How Catahoulas do with children will depend largely on how old they are, and the context they are in. Smaller children will run the risk of being knocked over by the active Catahoula, and children who stand at eye level with them can be mistaken as presenting a challenge to the dog. Older children, especially ones who camp or hunt, will love them as companions.
Catahoulas also make solid watchdogs, as they have a naturally suspicious view towards strangers. Aware of what property is “theirs” but not particularly aggressive, they will sound off whenever someone new approaches. However, Catahoulas are also well regarded as being excellent judges of character and will warm fairly quickly to people who don’t pose a threat.
If you’re a camper, hunter, hiker, or runner, these active, loyal dogs are going to love to go along with you. And, of course, if you’ve got a ranch or farm and something for them to herd, you’ve found your new best friend. Unlike most herding dogs, who are trained to work from behind a herd and direct them from one plate to another, Catahoulas are bred to work directly with a human and present a “canine fence” at the head of a herd, keeping them from wandering off while they are worked from within the herd by a human handler.
Catahoulas' short, single coats will shed regularly, so brushing them a couple times a week will help keep hair off everything you own. It can also act as a great bonding activity with young pups, letting them learn who their family units are, and keeping them from becoming too aloof.
The Catahoula leopard is a fairly healthy breed. Hip dysplasia is the common spector for most dog breeds, and the Catahoula is no different. The other concern is genetic deafness. A Catahoula with predominantly white coloration is roughly 80 percent likely to be either totally or uni-laterally deaf. Similarly, puppies born from litters where both parents are merle-patterned (referred to as “double merles”) have a 25 percent chance of being born blind, deaf, or both.
Born and bred in Louisiana, the Catahoula leopard dog dates to the very beginnings of the Louisiana Territory. Though exact origins are somewhat murky, it's generally assumed the breed came about when de Soto and his Spanish conquistadors came to town and bred their greyhounds with the dogs owned by the Native American inhabitants. From that resulting stock, dogs were additionally crossbred by French fur trappers in the 1700s with their Beaucerons, which has resulted in the dogs we know today.
With an eye towards function over form, Catahoulas have a remarkably varied appearance in coat and eye color, but all share that strong, watchful, working disposition that makes them so handy in herding and hunting.
Originally called the Catahoula leopard cur, the “leopard” descriptor is a reference to the spotted—or merle—pattern the majority of the breed has.
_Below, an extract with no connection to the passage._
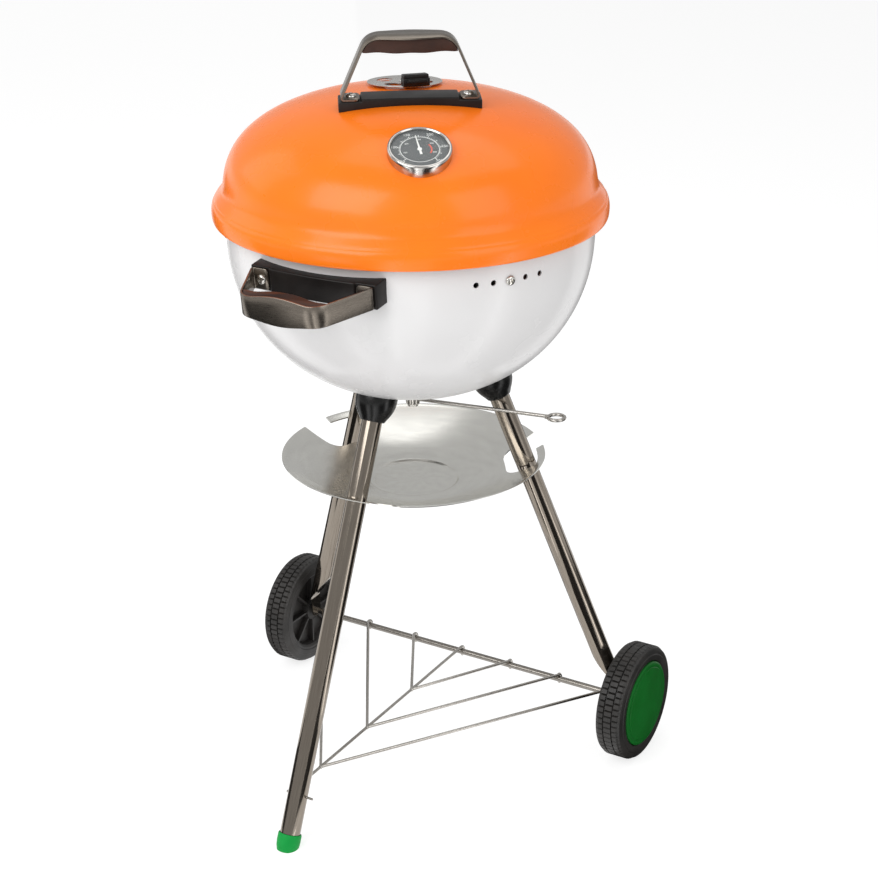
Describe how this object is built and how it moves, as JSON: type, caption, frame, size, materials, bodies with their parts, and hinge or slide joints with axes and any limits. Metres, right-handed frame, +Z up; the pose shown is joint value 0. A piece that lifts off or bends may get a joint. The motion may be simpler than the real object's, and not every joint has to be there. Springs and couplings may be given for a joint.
{
  "type": "kettle charcoal grill",
  "caption": "Round covered charcoal grill: enamelled bowl and lid on splayed legs with wheels, lid thermometer, dampers, ash dish and a wire rack.",
  "frame": {"origin": "on the floor under the middle of the whole grill's footprint; the kettle's own vertical axis stands 40 mm from it towards +Y", "axes": "+Z up, -Y towards the single front leg and the side handle, the wheel axle parallel to X"},
  "size_m": [0.5784, 0.5623, 0.9691],
  "materials": {
    "white_enamel": "glossy vitreous enamel",
    "orange_enamel": "glossy enamel",
    "dark_steel": "polished dark stainless tube",
    "brushed_strip": "brushed",
    "bezel_steel": "satin",
    "galvanised": "dull zinc coat",
    "dish_aluminium": "rolled sheet, satin",
    "wire": "bright plated wire",
    "zinc": "bright zinc plate",
    "black_plastic": "moulded, slight sheen",
    "grip_plastic": "smooth moulded",
    "socket_plastic": "glossy moulded",
    "tyre_plastic": "moulded tread",
    "cap_green": "satin moulded",
    "foot_green": "moulded",
    "dial_face": "printed, matt",
    "lens_glass": "clear",
    "needle_white": "painted"
  },
  "bodies": {
    "stand": {"bowl_shell": "white_enamel", "side_handle_bracket": "black_plastic", "side_handle_strip": "brushed_strip", "side_handle_grip": "grip_plastic", "side_handle_screw_left": "zinc", "side_handle_screw_right": "zinc", "side_handle_nut_left": "zinc", "side_handle_nut_right": "zinc", "grate_support_1": "galvanised", "grate_support_2": "galvanised", "grate_support_3": "galvanised", "grate_support_screw_1": "zinc", "grate_support_screw_2": "zinc", "grate_support_screw_3": "zinc", "front_leg": "dark_steel", "rear_leg_right": "dark_steel", "rear_leg_left": "dark_steel", "leg_socket_front": "socket_plastic", "leg_socket_rear_right": "socket_plastic", "leg_socket_rear_left": "socket_plastic", "leg_bolt_front": "zinc", "leg_bolt_rear_right": "zinc", "leg_bolt_rear_left": "zinc", "foot_cap": "foot_green", "axle_rod": "zinc", "axle_nut_right": "zinc", "axle_nut_left": "zinc", "wire_rack": "wire", "rack_pin": "zinc"},
    "lid": {"lid_shell": "orange_enamel", "lid_handle_bracket": "black_plastic", "lid_handle_strip": "brushed_strip", "lid_handle_grip": "grip_plastic", "lid_handle_screw_left": "zinc", "lid_handle_screw_right": "zinc", "lid_handle_nut_left": "zinc", "lid_handle_nut_right": "zinc", "lid_damper_rivet": "zinc", "thermometer_case": "bezel_steel", "thermometer_dial": "dial_face", "thermometer_lens": "lens_glass", "thermometer_stem": "zinc", "thermometer_nut": "zinc"},
    "lid_damper": {"lid_damper_disc": "dish_aluminium", "lid_damper_tab": "black_plastic"},
    "gauge_needle": {"thermometer_needle": "needle_white"},
    "bottom_damper": {"damper_sweep_plate": "galvanised", "damper_pivot": "zinc", "damper_lever": "wire"},
    "dish": {"ash_dish": "dish_aluminium"},
    "cooking_grate_body": {"cooking_grate": "wire"},
    "charcoal_grate_body": {"charcoal_grate": "wire"},
    "right_wheel": {"wheel_right": "tyre_plastic", "hubcap_right": "cap_green"},
    "left_wheel": {"wheel_left": "tyre_plastic", "hubcap_left": "cap_green"}
  },
  "joints": [
    {"name": "lid_lift", "type": "slide", "parent": "stand", "child": "lid", "axis": [0, 0, 1], "range_m": [0, 0.3]},
    {"name": "lid_damper_turn", "type": "hinge", "parent": "lid", "child": "lid_damper", "pos_m": [-0.02636, 0.07154, 0.88816], "axis": [-0.0375, 0.0523, 0.9979], "range_deg": [-45, 0]},
    {"name": "gauge_needle_turn", "type": "hinge", "parent": "lid", "child": "gauge_needle", "pos_m": [0.10037, -0.09968, 0.85917], "axis": [0.2395, -0.3334, 0.9119], "range_deg": [-120, 110]},
    {"name": "bottom_damper_turn", "type": "hinge", "parent": "stand", "child": "bottom_damper", "pos_m": [0, 0.04, 0.494], "axis": [0, 0, 1], "range_deg": [-60, 4]},
    {"name": "dish_twist", "type": "hinge", "parent": "stand", "child": "dish", "pos_m": [0, 0.04, 0.42], "axis": [0, 0, 1], "range_deg": [-18, 0]},
    {"name": "cooking_grate_lift", "type": "slide", "parent": "stand", "child": "cooking_grate_body", "axis": [0, 0, 1], "range_m": [0, 0.04]},
    {"name": "charcoal_grate_lift", "type": "slide", "parent": "stand", "child": "charcoal_grate_body", "axis": [0, 0, 1], "range_m": [0, 0.09]},
    {"name": "right_wheel_spin", "type": "hinge", "parent": "stand", "child": "right_wheel", "pos_m": [0.2642, 0.15883, 0.077], "axis": [1, 0, 0], "continuous": true},
    {"name": "left_wheel_spin", "type": "hinge", "parent": "stand", "child": "left_wheel", "pos_m": [-0.2642, 0.15883, 0.077], "axis": [1, 0, 0], "continuous": true}
  ]
}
That was the name they were developed under when the Catahoula Leopard Cur Association was created in 1976 to help standardize breeding practices and develop the breed standard for kennel club recognition. The name was formally changed to Catahoula leopard dog in 1979, when the breed was adopted as the official State Dog of Louisiana. In 1996, the breed was accepted into the American Kennel Club’s (AKC) Foundation Stock Service, but as of 2020 the Catahoula leopard dog has not met the requirements for AKC registration and is not eligible for AKC events. The breed was recognized by the United Kennel Club in 1995.
- Stemming from their Louisiana heritage, Catahoulas have been featured in several works of fiction centered in and around the bayou, including Southern-fried episodes of Veronica Mars and Bones, as well as in Charlaine Harris’ Sookie Stackhouse vampire novels.
- Piglet is a Catahoula leopard dog who, with her owner her owner, Lori Wells, of Lancaster, Calif., was recognized by the AKC for their search and rescue prowess.